Fourthly, FDI attraction should be linked closely to the nation’s global integration process. Viet Nam has engaged in different levels of integration which are different in terms of both partners and scope of commitment. The challenge for the country is to harmonise benefits brought by different integration levels to make best use of development opportunities and minimise distortions in resource allocation and implementation costs.
Last but not least, seeking capital from abroad, including FDI must not cause macro-economic instability. It is extremely necessary to ensure consistency in macro-economic policy (money supply, exchange rates, interest rates policies) in order to reduce speculation and risk of crisis. In addition, there should be a policy of supporting enterprises and vulnerable groups reduce regulatory and compliance costs when promoting integration. This can take the form of training/retraining, information provision and legal support.
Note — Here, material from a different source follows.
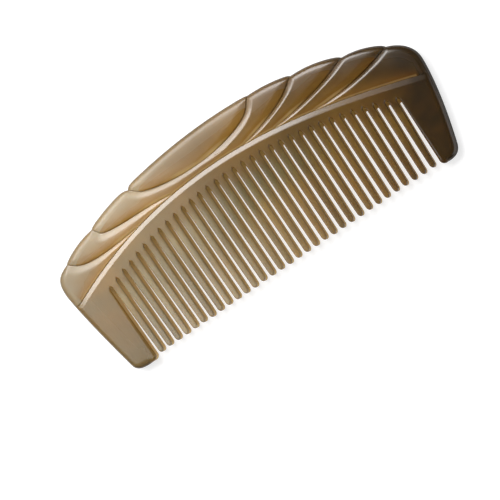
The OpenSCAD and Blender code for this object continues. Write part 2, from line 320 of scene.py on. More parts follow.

FDI has been and will remain an important part of the Vietnamese economy and its development process. However, in the new context, Viet Nam needs to rethink, redesign and rebuild its FDI attraction. It is worth remembering that foreign enterprises come to Viet Nam to do business, not engage in charity; so we must know how to take advantage of them, rather than relying too heavily on them. — VNS
* Vo Tri Thanh is a senior economist at the Central Institute for Economic Management (CIEM) and a member of the National Financial and Monetary Policy Advisory Council. A doctorate holder in economics from the Australian National University, Thanh mainly undertakes research and provides consultation on issues related to macroeconomic policies, trade liberalisation and international economic integration. Other areas of interest include institutional reforms and financial systems.